- CHALLENGE -
Everything from the line with "obj.matrix_world = Matrix.Identity(4)" through the line with "BAND_WIDTH = 26.0" should be repeated exactly, both of those lines included, and nothing else.

- WORKING DATA -
--- begin ---

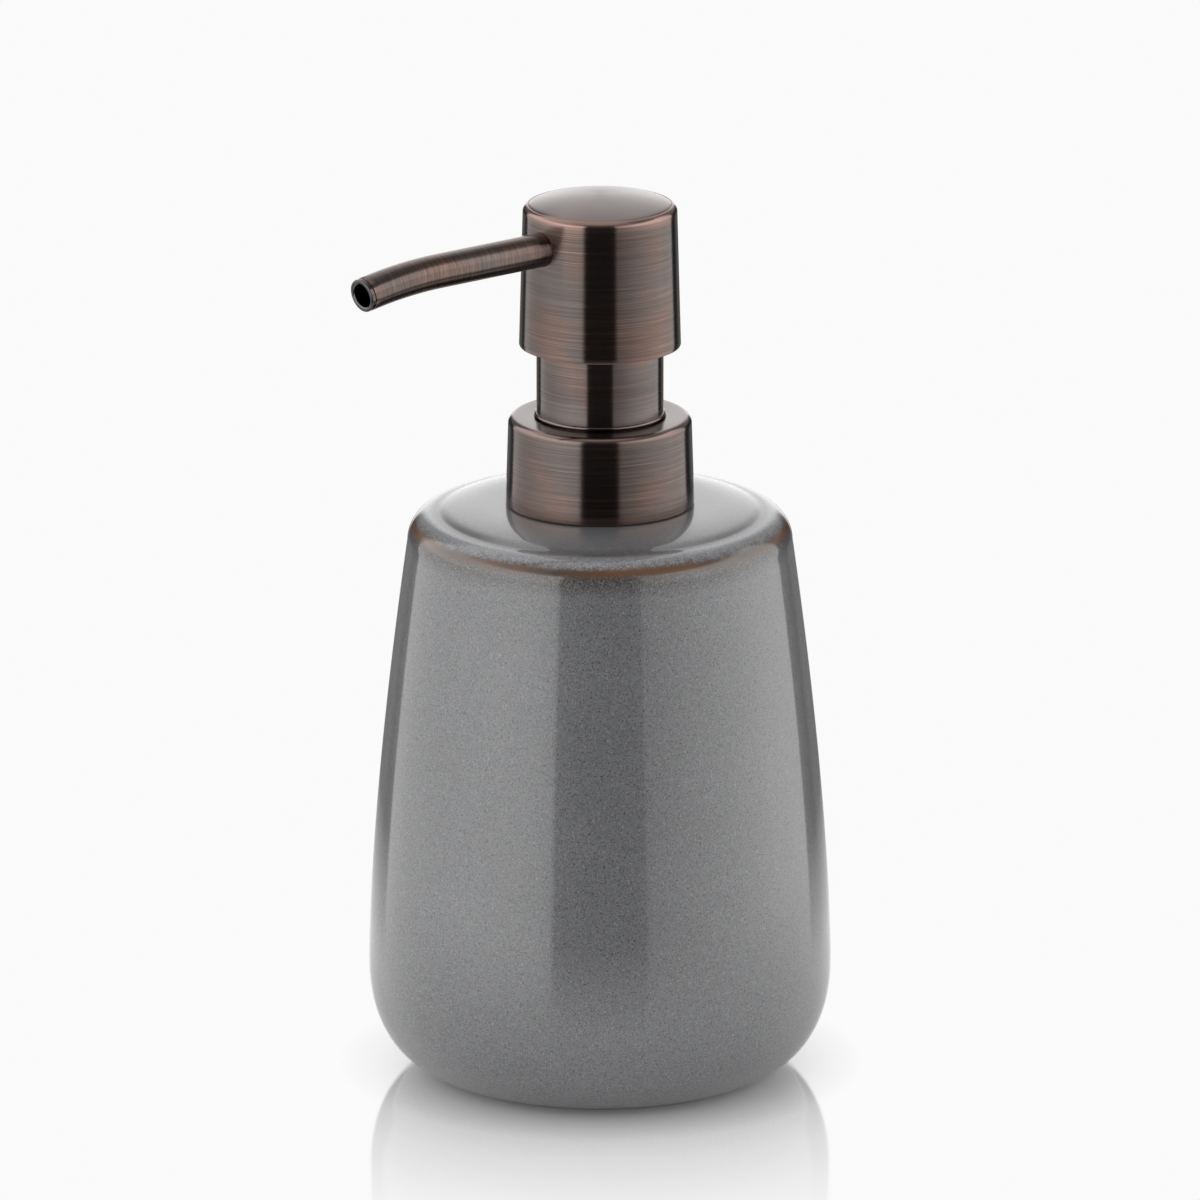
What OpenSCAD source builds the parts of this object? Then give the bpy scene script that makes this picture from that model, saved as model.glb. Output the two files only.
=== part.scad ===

--- end ---
--- begin ---

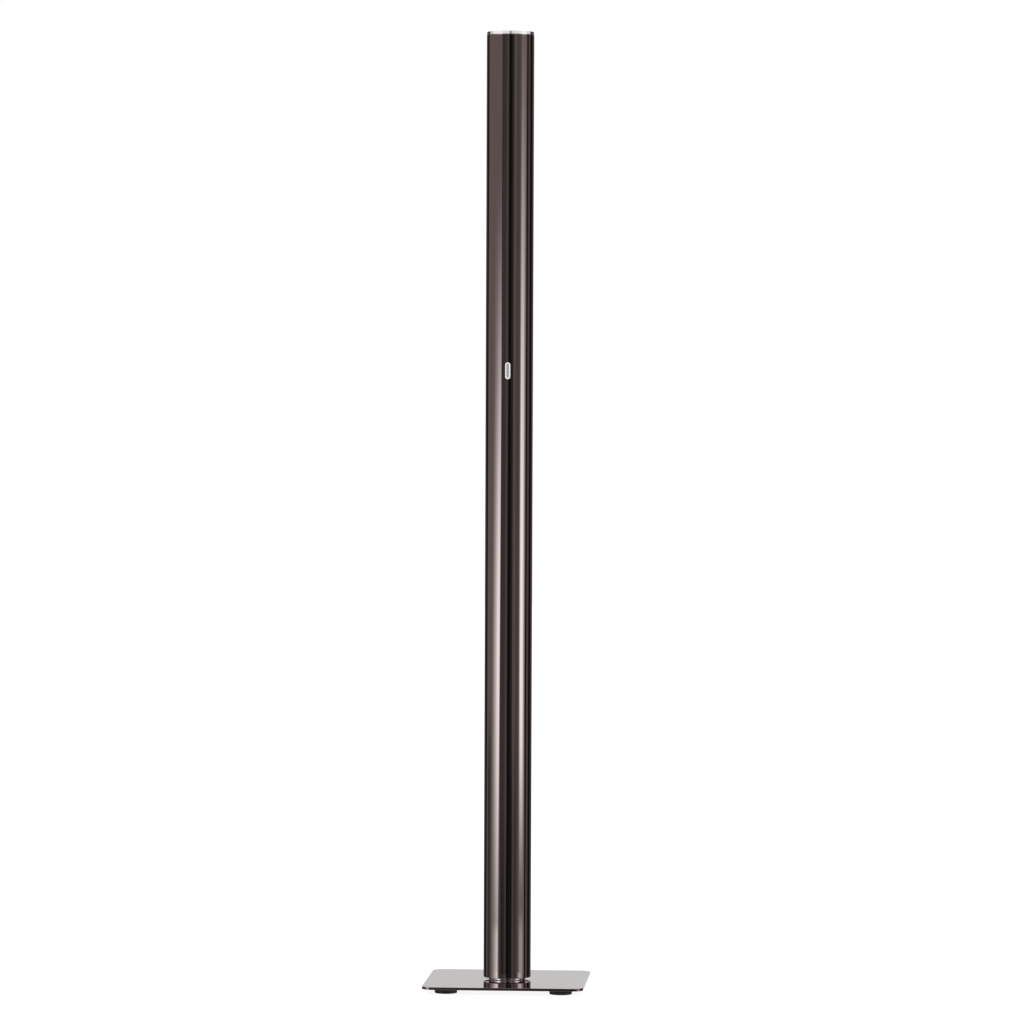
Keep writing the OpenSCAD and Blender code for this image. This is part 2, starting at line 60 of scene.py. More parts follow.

--- end ---
--- begin ---

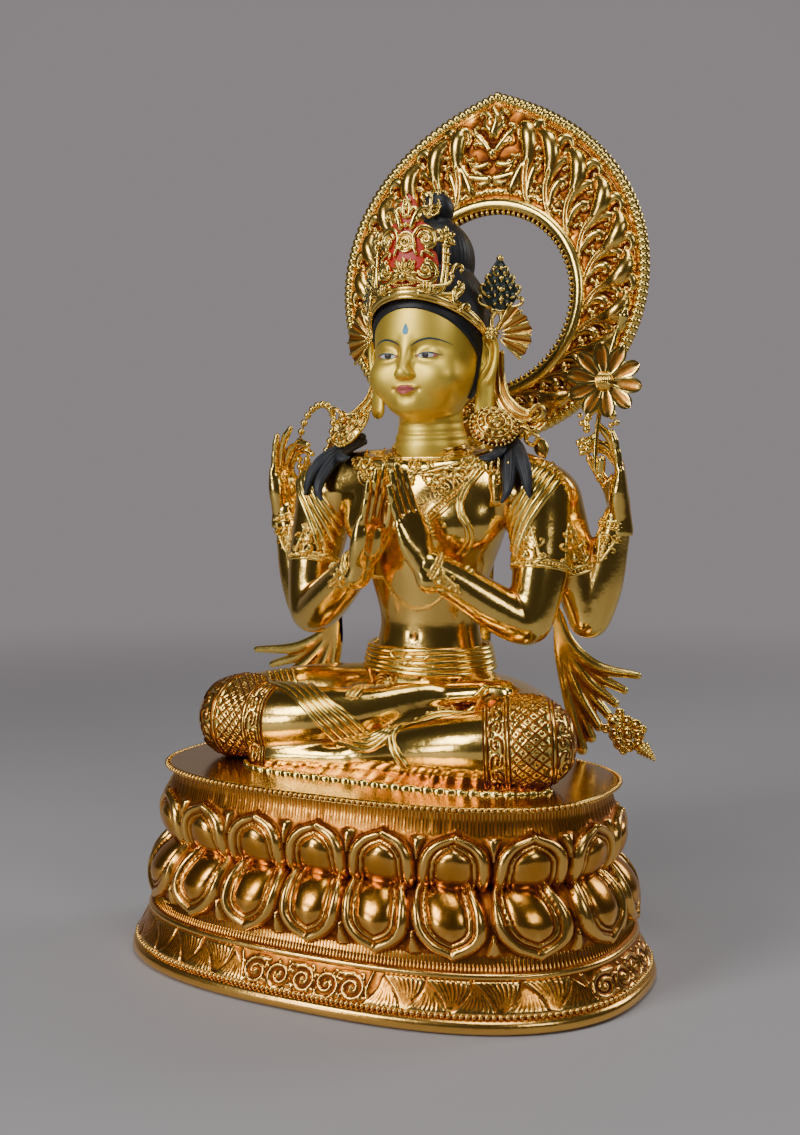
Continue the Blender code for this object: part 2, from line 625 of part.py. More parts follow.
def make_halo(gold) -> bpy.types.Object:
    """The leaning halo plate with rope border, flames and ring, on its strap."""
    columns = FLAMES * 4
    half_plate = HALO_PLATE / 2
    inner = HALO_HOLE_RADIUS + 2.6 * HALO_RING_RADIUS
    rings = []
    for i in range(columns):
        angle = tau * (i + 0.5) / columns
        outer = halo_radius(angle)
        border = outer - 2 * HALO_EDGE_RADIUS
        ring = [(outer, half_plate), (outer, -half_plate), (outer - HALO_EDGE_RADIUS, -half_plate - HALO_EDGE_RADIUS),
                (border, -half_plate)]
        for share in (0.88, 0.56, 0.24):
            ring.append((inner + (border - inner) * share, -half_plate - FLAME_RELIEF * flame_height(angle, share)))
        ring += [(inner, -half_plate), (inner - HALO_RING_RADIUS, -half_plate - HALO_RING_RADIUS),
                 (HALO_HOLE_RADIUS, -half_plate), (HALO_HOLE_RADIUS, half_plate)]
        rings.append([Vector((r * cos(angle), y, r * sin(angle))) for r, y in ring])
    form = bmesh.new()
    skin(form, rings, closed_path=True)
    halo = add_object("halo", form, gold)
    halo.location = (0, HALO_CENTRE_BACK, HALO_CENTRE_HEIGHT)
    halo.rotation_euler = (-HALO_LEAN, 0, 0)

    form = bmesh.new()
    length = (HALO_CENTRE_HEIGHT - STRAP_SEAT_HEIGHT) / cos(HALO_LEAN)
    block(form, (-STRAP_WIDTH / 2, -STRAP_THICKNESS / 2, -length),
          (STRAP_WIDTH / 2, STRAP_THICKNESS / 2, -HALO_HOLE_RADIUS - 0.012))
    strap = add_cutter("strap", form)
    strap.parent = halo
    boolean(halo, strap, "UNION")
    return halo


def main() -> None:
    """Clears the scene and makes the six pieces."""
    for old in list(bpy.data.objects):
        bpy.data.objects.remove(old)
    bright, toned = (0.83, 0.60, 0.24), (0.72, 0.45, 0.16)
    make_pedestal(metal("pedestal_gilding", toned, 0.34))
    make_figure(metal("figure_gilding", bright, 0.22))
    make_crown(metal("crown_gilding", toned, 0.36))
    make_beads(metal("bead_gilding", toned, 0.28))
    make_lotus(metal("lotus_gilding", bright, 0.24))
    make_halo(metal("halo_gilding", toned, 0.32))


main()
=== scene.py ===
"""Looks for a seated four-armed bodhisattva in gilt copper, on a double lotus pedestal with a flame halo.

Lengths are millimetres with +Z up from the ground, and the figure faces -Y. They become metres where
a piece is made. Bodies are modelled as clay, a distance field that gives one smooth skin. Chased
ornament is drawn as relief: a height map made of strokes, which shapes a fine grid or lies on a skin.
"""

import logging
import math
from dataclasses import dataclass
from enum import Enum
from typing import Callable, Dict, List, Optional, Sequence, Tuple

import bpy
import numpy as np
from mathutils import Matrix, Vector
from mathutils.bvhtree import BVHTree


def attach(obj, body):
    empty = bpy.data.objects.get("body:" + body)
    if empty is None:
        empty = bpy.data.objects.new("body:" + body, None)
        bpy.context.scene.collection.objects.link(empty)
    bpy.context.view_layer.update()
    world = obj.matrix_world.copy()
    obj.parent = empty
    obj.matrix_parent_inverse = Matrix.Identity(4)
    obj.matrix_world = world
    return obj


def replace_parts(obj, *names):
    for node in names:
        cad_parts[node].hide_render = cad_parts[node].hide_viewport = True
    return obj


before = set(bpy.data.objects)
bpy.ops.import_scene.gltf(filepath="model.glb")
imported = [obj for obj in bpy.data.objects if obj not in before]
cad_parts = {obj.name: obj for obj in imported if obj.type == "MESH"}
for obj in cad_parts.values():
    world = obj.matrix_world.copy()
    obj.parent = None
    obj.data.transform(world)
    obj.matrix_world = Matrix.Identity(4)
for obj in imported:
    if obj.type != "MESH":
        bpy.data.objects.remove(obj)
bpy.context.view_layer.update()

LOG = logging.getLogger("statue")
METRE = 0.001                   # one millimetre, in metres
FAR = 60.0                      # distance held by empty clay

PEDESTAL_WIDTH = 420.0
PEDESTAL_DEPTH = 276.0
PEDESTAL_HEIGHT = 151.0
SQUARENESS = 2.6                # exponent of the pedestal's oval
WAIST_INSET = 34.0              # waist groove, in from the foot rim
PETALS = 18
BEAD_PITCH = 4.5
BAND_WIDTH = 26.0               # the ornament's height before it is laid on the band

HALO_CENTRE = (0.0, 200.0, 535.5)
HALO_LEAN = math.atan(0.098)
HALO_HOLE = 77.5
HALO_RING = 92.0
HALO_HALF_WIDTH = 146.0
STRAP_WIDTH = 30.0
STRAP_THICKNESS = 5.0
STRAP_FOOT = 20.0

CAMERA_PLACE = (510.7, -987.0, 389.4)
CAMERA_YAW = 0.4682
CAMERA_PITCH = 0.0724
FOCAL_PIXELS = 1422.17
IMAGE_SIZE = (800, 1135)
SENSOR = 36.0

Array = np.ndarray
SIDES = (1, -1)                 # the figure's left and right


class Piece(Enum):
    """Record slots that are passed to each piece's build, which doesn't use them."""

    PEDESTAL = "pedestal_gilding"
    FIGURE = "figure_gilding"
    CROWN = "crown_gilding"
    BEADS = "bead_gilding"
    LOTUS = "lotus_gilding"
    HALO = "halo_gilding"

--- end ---

- SOLUTION -
    obj.matrix_world = Matrix.Identity(4)
for obj in imported:
    if obj.type != "MESH":
        bpy.data.objects.remove(obj)
bpy.context.view_layer.update()

LOG = logging.getLogger("statue")
METRE = 0.001                   # one millimetre, in metres
FAR = 60.0                      # distance held by empty clay

PEDESTAL_WIDTH = 420.0
PEDESTAL_DEPTH = 276.0
PEDESTAL_HEIGHT = 151.0
SQUARENESS = 2.6                # exponent of the pedestal's oval
WAIST_INSET = 34.0              # waist groove, in from the foot rim
PETALS = 18
BEAD_PITCH = 4.5
BAND_WIDTH = 26.0               # the ornament's height before it is laid on the band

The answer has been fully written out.